This paper has stuck in my mind for quite a while. So, with it gaining more attention lately, I contacted both the lead author and the senior author for clarification on a few points.
For context, the protocols in this paper were written over twenty years ago, with participants enrolling between October 2004 and November 2008. The lead author has also moved to a different institution in the interim. All that is to say, the original data is not easy to come by and both of them responded from memory. Here’s a summary of what I’ve garnered from the exchange:
The paper mentions that 6 of 12 participants exhibited a rebound of phospho-p70S6K. This data came from the sirolimus-alone study, which Supplementary Table 1 describes as having 40 total patients. How were these 12 subjects selected from the broader pool of 40?
Most Likely Explanation: The rebound analysis was performed in participants where viable measurements were taken at a sufficient number of time points.
The paper also mentions that the rebound was “driven by the concentration of sirolimus”. Does this mean that higher doses were more likely to cause a rebound?
Most Likely Explanation: Higher concentration = more rebound. No other characteristics (again, working from memory here) predicted a rebound.
I want to highlight that the lowest dose used in this wing of the study was 10 mg. The higher doses—the ones that predicted a rebound—were much higher. Here’s Table 4 from the paper:
Dose cohort (mg) |
N |
Tmax, h (SD) |
Cmax, ng/mL (SD) |
AUC, ng x h/mL (SD) |
10 |
6 |
2.3 (0.01) |
9.67 (2.48) |
615 (130) |
20 |
7 |
2.3 (0.09) |
19.27 (5.69) |
1,084 (581) |
30 |
6 |
2.3 (0.16) |
43.47 (8.43) |
2,713 (1,346) |
60 |
8 |
2.2 (0.16) |
57.72 (22.6) |
3,142 (1,680) |
30, 4 hours apart (total 60 mg) |
5 |
2.2 (0.17) |
32.93 (10.7) |
2,054 (1,123) |
30, 24 hours apart (total 60 mg) |
3 |
2.3 (0.17) |
83.87 (18.8) |
3,677 (1,460) |
45, 24 hours apart (total 90 mg) |
2 |
2.1 (0.02) |
42.75 (0.08) |
3,356 (138) |
Here’s my takeaway: strongly inhibiting mTOR with high doses of rapamycin (e.g. 30 and 60 mg) can cause mTOR to rebound above baseline values. Lower doses (e.g. 10 mg) are unlikely to stimulate a rebound.
Why?
Under normal conditions, mTORC1 inhibits a variety of related signaling pathways, including: IRS1/2, mTORC2, and IGFR. Inhibiting mTORC1 with rapamycin releases this negative feedback (Rozengurt et al. 2014). These over-activated pathways can then stimulate mTORC1 through, for example, AKT and MEK/ERK. Take a look at this simplified diagram to get a sense of the reciprocal feedback loops at play here:
(Rozengurt et al. 2014)
The proteins highlighted in yellow are the ones that mTORC1 usually inhibits (and that are released by treatment with rapamycin). Please note that this figure is a useful simplification—there are far more interactions than displayed here. I can go into more detail in a separate post if anyone is interested.

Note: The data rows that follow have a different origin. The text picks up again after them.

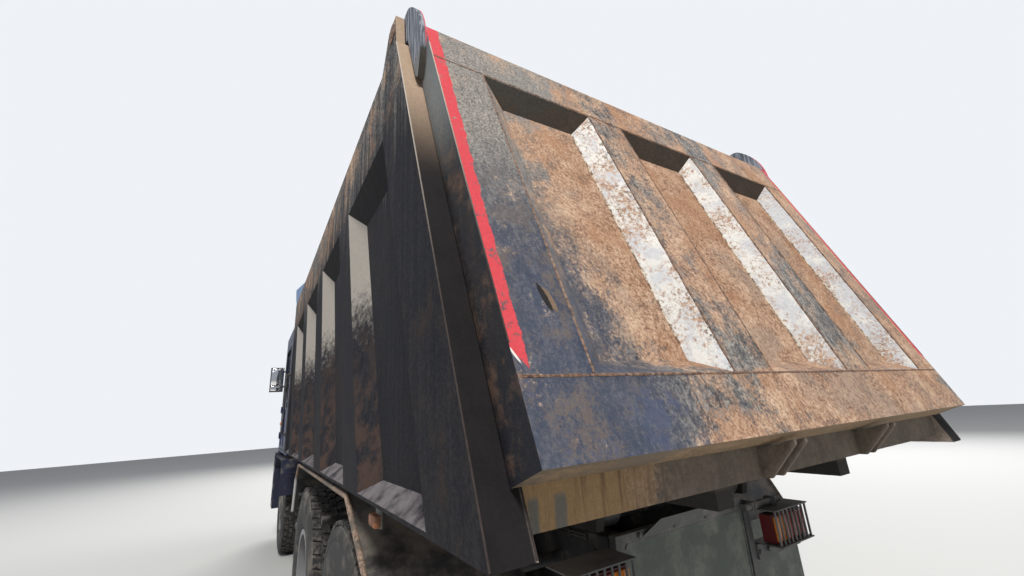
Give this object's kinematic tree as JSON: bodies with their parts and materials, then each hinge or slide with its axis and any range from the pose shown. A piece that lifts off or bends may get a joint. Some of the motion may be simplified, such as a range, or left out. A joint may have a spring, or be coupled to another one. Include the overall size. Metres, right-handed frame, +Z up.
{
  "type": "dump truck",
  "caption": "Cab-over dump truck with a leaning tail gate on top pins, ribbed steel tipping body, cab canopy, twin-tyred drive axles and a front telescopic hoist.",
  "frame": {"origin": "on the ground, midway along the truck and across it", "axes": "+X forward, +Y to the driver's left, +Z up"},
  "size_m": [7.5344, 2.8, 3.465],
  "materials": {
    "gate_paint": "worn and rusty",
    "body_steel": "worn and scraped",
    "canopy_paint": "satin",
    "chassis_paint": "matt",
    "castings": "matt",
    "spring_steel": "matt",
    "cab_paint": "gloss",
    "tread_rubber": "matt",
    "rim_paint": "satin",
    "flap_rubber": "matt",
    "lamp_lens": "gloss",
    "headlamp_lens": "gloss",
    "pane": "gloss",
    "black_plastic": "matt",
    "trim_plastic": "matt",
    "seat_cloth": "matt",
    "tank_alloy": "satin",
    "muffler_steel": "satin",
    "hoist_paint": "satin",
    "hoist_chrome": "polished"
  },
  "bodies": {
    "chassis": {"chassis_frame": "chassis_paint", "subframe": "chassis_paint", "engine": "castings", "drive_axles": "castings", "leaf_springs": "spring_steel", "front_axle_beam": "castings", "rear_mudguards": "black_plastic", "rear_bar": "chassis_paint", "mud_flaps": "flap_rubber", "tail_lamps": "lamp_lens", "fuel_tank": "tank_alloy", "battery_box": "black_plastic", "silencer": "muffler_steel", "front_bumper": "cab_paint", "headlamps": "headlamp_lens", "cab_steps": "black_plastic", "cab_floor": "cab_paint", "cab_back_wall": "cab_paint", "cab_roof": "cab_paint", "cab_front_panel": "cab_paint", "cab_side_left": "cab_paint", "cab_side_right": "cab_paint", "cab_glass": "pane", "seats": "seat_cloth", "dashboard": "trim_plastic", "mirrors": "black_plastic"},
    "bed": {"bed_floor": "body_steel", "bed_side_left": "body_steel", "bed_side_right": "body_steel", "bed_front_wall": "body_steel", "bed_canopy": "canopy_paint"},
    "tailgate": {"tailgate": "gate_paint"},
    "door_left": {"door_left": "cab_paint", "door_glass_left": "pane"},
    "door_right": {"door_right": "cab_paint", "door_glass_right": "pane"},
    "knuckle_left": {"knuckle_left": "castings"},
    "knuckle_right": {"knuckle_right": "castings"},
    "tie_rod": {"tie_rod": "spring_steel"},
    "wheel_front_left": {"tyre_front_left": "tread_rubber", "rim_front_left": "rim_paint"},
    "wheel_front_right": {"tyre_front_right": "tread_rubber", "rim_front_right": "rim_paint"},
    "wheels_middle_left": {"tyres_middle_left": "tread_rubber", "rims_middle_left": "rim_paint"},
    "wheels_middle_right": {"tyres_middle_right": "tread_rubber", "rims_middle_right": "rim_paint"},
    "wheels_rear_left": {"tyres_rear_left": "tread_rubber", "rims_rear_left": "rim_paint"},
    "wheels_rear_right": {"tyres_rear_right": "tread_rubber", "rims_rear_right": "rim_paint"},
    "steering_wheel": {"steering_wheel": "black_plastic"},
    "hoist_barrel": {"hoist_barrel": "hoist_paint"},
    "hoist_stage_one": {"hoist_stage_one": "hoist_chrome"},
    "hoist_stage_two": {"hoist_stage_two": "hoist_chrome"},
    "hoist_stage_three": {"hoist_stage_three": "hoist_chrome"},
    "hoist_stage_four": {"hoist_stage_four": "hoist_chrome"}
  },
  "joints": [
    {"name": "bed_tip", "type": "hinge", "parent": "chassis", "child": "bed", "pos_m": [-2.99981, 0, 1.14], "axis": [0, -1, 0], "range_deg": [0, 45]},
    {"name": "tailgate_swing", "type": "hinge", "parent": "bed", "child": "tailgate", "pos_m": [-2.98005, 0, 3.12401], "axis": [0, 1, 0], "range_deg": [0, 75]},
    {"name": "door_left_hinge", "type": "hinge", "parent": "chassis", "child": "door_left", "pos_m": [3.42219, 1.204, 1.235], "axis": [0, 0, -1], "range_deg": [0, 70]},
    {"name": "door_right_hinge", "type": "hinge", "parent": "chassis", "child": "door_right", "pos_m": [3.42219, -1.204, 1.235], "axis": [0, 0, 1], "range_deg": [0, 70]},
    {"name": "steer_left", "type": "hinge", "parent": "chassis", "child": "knuckle_left", "pos_m": [2.45019, 0.83, 0.555], "axis": [0, 0, 1], "range_deg": [-38, 38]},
    {"name": "steer_right", "type": "hinge", "parent": "chassis", "child": "knuckle_right", "pos_m": [2.45019, -0.83, 0.555], "axis": [0, 0, 1], "range_deg": [-38, 38]},
    {"name": "tie_rod_swing", "type": "hinge", "parent": "knuckle_left", "child": "tie_rod", "pos_m": [2.22019, 0.83, 0.44], "axis": [0, 0, 1], "range_deg": [-38, 38]},
    {"name": "steering_wheel_turn", "type": "hinge", "parent": "chassis", "child": "steering_wheel", "pos_m": [3.09019, 0.64, 1.99], "axis": [-0.5299, 0, 0.848], "range_deg": [-608, 608]},
    {"name": "hoist_tilt", "type": "hinge", "parent": "chassis", "child": "hoist_barrel", "pos_m": [1.78019, 0, 0.9], "axis": [0, -1, 0], "range_deg": [0, 22.23]},
    {"name": "stage_one_slide", "type": "slide", "parent": "hoist_barrel", "child": "hoist_stage_one", "axis": [-0.0877, 0, 0.9962], "range_m": [0, 0.8837]},
    {"name": "stage_two_slide", "type": "slide", "parent": "hoist_stage_one", "child": "hoist_stage_two", "axis": [-0.0877, 0, 0.9962], "range_m": [0, 0.8837]},
    {"name": "stage_three_slide", "type": "slide", "parent": "hoist_stage_two", "child": "hoist_stage_three", "axis": [-0.0877, 0, 0.9962], "range_m": [0, 0.8837]},
    {"name": "stage_four_slide", "type": "slide", "parent": "hoist_stage_three", "child": "hoist_stage_four", "axis": [-0.0877, 0, 0.9962], "range_m": [0, 0.8837]},
    {"name": "wheel_front_left_spin", "type": "hinge", "parent": "knuckle_left", "child": "wheel_front_left", "pos_m": [2.45019, 1.02, 0.555], "axis": [0, 1, 0], "continuous": true},
    {"name": "wheel_front_right_spin", "type": "hinge", "parent": "knuckle_right", "child": "wheel_front_right", "pos_m": [2.45019, -1.02, 0.555], "axis": [0, 1, 0], "continuous": true},
    {"name": "wheels_middle_left_spin", "type": "hinge", "parent": "chassis", "child": "wheels_middle_left", "pos_m": [-0.79981, 0.9125, 0.555], "axis": [0, 1, 0], "continuous": true},
    {"name": "wheels_middle_right_spin", "type": "hinge", "parent": "chassis", "child": "wheels_middle_right", "pos_m": [-0.79981, -0.9125, 0.555], "axis": [0, 1, 0], "continuous": true},
    {"name": "wheels_rear_left_spin", "type": "hinge", "parent": "chassis", "child": "wheels_rear_left", "pos_m": [-2.19981, 0.9125, 0.555], "axis": [0, 1, 0], "continuous": true},
    {"name": "wheels_rear_right_spin", "type": "hinge", "parent": "chassis", "child": "wheels_rear_right", "pos_m": [-2.19981, -0.9125, 0.555], "axis": [0, 1, 0], "continuous": true}
  ],
  "couplings": [
    {"joint": "steer_right", "follows": "steer_left", "ratio": 1},
    {"joint": "tie_rod_swing", "follows": "steer_left", "ratio": -1},
    {"joint": "steering_wheel_turn", "follows": "steer_left", "ratio": 16},
    {"joint": "hoist_tilt", "follows": "bed_tip", "ratio": 0.49375},
    {"joint": "stage_one_slide", "follows": "bed_tip", "m_per_rad": 1.1245},
    {"joint": "stage_two_slide", "follows": "bed_tip", "m_per_rad": 1.1245},
    {"joint": "stage_three_slide", "follows": "bed_tip", "m_per_rad": 1.1245},
    {"joint": "stage_four_slide", "follows": "bed_tip", "m_per_rad": 1.1245}
  ]
}
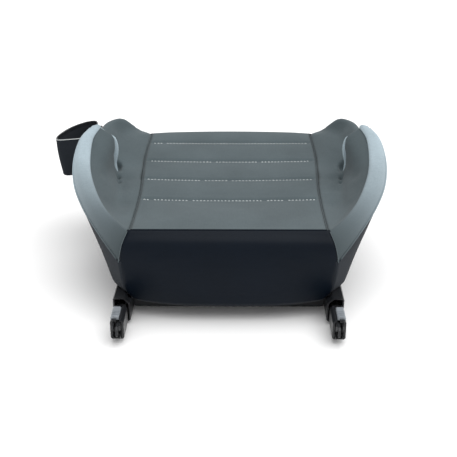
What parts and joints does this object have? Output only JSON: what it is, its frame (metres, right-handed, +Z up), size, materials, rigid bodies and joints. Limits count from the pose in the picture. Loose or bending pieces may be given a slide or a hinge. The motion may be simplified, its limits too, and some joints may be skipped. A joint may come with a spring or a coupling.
{
  "type": "booster seat",
  "caption": "Backless child booster seat with padded armrests, belt slots, a fold-up soft cup holder and retractable lower-anchorage connectors.",
  "frame": {"origin": "centre of the flat underside of the base plate, on the seat's plane of symmetry", "axes": "+X to the right when seen from the rear of the seat, +Y to the front of the seat, +Z up"},
  "size_m": [0.4901, 0.4443, 0.2065],
  "materials": {
    "grey_fabric": "knitted polyester, slate grey",
    "light_fabric": "light blue-grey mesh",
    "charcoal_fabric": "charcoal woven",
    "black_fabric": "near-black woven, slight sheen",
    "dark_plastic": "grained moulding",
    "black_plastic": "satin black",
    "silver_plastic": "silver paint",
    "steel": "zinc plated",
    "black_steel": "black plated",
    "rubber": "matt"
  },
  "bodies": {
    "seat": {"seat_cushion": "grey_fabric", "armrest_pad_left": "grey_fabric", "armrest_pad_right": "grey_fabric", "front_bolster_left": "grey_fabric", "front_bolster_right": "grey_fabric", "band_left": "light_fabric", "band_right": "light_fabric", "armrest_end_left": "light_fabric", "armrest_end_right": "light_fabric", "side_panel_left": "charcoal_fabric", "side_panel_right": "charcoal_fabric", "front_side_panel_left": "charcoal_fabric", "front_side_panel_right": "charcoal_fabric", "rear_panel": "black_fabric", "front_panel": "black_fabric", "seat_shell": "dark_plastic", "base_shell": "dark_plastic", "base_plate": "dark_plastic", "rail_guide_left": "black_plastic", "rail_guide_right": "black_plastic", "cup_bracket": "black_plastic", "cup_rivet_1": "black_plastic", "cup_rivet_2": "black_plastic", "lever_pin": "steel", "lever_spring": "steel", "cup_pin": "steel", "base_screw_1": "steel", "base_screw_2": "steel", "base_screw_3": "steel", "base_screw_4": "steel", "base_screw_5": "steel", "base_screw_6": "steel", "foot_pad_1": "rubber", "foot_pad_2": "rubber", "foot_pad_3": "rubber", "foot_pad_4": "rubber"},
    "isofix_frame": {"connector_arm_left": "steel", "connector_arm_right": "steel", "cross_bar": "steel", "slide_bar": "steel", "connector_body_left": "black_plastic", "connector_body_right": "black_plastic", "jaw_left": "black_steel", "jaw_right": "black_steel", "hook_pin_left": "black_steel", "hook_pin_right": "black_steel", "hook_spring_left": "black_steel", "hook_spring_right": "black_steel"},
    "latch_left": {"hook_left": "black_steel"},
    "latch_right": {"hook_right": "black_steel"},
    "button_left": {"release_button_left": "silver_plastic"},
    "button_right": {"release_button_right": "silver_plastic"},
    "lever": {"adjust_lever": "black_plastic"},
    "cup_holder": {"cup_pouch": "charcoal_fabric", "cup_hoop": "black_plastic"}
  },
  "joints": [
    {"name": "frame_slide", "type": "slide", "parent": "seat", "child": "isofix_frame", "axis": [0, 1, 0], "range_m": [0, 0.06]},
    {"name": "button_left_slide", "type": "slide", "parent": "isofix_frame", "child": "button_left", "axis": [0, 1, 0], "range_m": [0, 0.006], "stiffness_N_per_m": 400, "springref_m": -0.004},
    {"name": "latch_left_hinge", "type": "hinge", "parent": "isofix_frame", "child": "latch_left", "pos_m": [-0.14, -0.23, 0.024], "axis": [-1, 0, 0], "range_deg": [0, 26]},
    {"name": "button_right_slide", "type": "slide", "parent": "isofix_frame", "child": "button_right", "axis": [0, 1, 0], "range_m": [0, 0.006], "stiffness_N_per_m": 400, "springref_m": -0.004},
    {"name": "latch_right_hinge", "type": "hinge", "parent": "isofix_frame", "child": "latch_right", "pos_m": [0.14, -0.23, 0.024], "axis": [-1, 0, 0], "range_deg": [0, 26]},
    {"name": "lever_hinge", "type": "hinge", "parent": "seat", "child": "lever", "pos_m": [0, 0.095, 0.015], "axis": [1, 0, 0], "range_deg": [0, 6], "stiffness_Nm_per_rad": 0.8, "springref_deg": -17.19, "deforming": ["lever_spring"]},
    {"name": "cup_fold", "type": "hinge", "parent": "seat", "child": "cup_holder", "pos_m": [-0.2105, 0.128, 0.166], "axis": [0, 1, 0], "range_deg": [0, 70]}
  ],
  "couplings": [
    {"joint": "latch_left_hinge", "follows": "button_left_slide", "rad_per_m": 75},
    {"joint": "latch_right_hinge", "follows": "button_right_slide", "rad_per_m": 75}
  ]
}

It appears that high doses of rapamycin (e.g. 30 and 60 mg) repress mTORC1 activity low enough to activate a variety of compensatory mechanisms. Think of it as the cell’s attempt to maintain homeostasis by upregulating mTOR. I speculate that, as the concentration of rapamycin decreases, these over-activated compensatory mechanisms overshoot in the opposite direction, causing a surge in mTORC1 activity (i.e. the mTOR rebound).
In that same vein, lower doses of rapamycin (e.g. 10 mg) don’t repress mTORC1 activity low enough to set off the full spectrum of compensatory action. As @Krister_Kauppi mentioned, these rebound dynamics not unique to mTOR:
Summary: the rapamycin doses that caused an mTOR rebound in (Cohen et al. 2012) are much higher (up to 90 mg) than the doses most of us use. If you’re taking doses below 20 mg, you probably don’t need to worry about this.
If you’re still reading (and still concerned), then consider pairing rapamycin with metformin.
Metformin inhibits mTORC1 without releasing negative feedback loops and overstimulating AKT. It stimulates AMPK by inhibiting mitochondrial complex I. AMPK then phosphorylates IRS-1 (Insulin Receptor Substrate 1), whereas rapamycin suppresses IRS-1 phosphorylation. Metformin also inhibits MEK/ERK in the presence of growth factors, while rapamycin activates MEK/ERK by releasing feedback inhibition (Rozengurt et al. 2014). In male NcZ10 mice, combining rapamycin and metformin corrected for their independent downsides (Reifsnyder et al. 2022). Similar results were seen with 4 weeks of combination treatment in male Balb/c mice (4–6 weeks old) (Albawardi et al. 2023).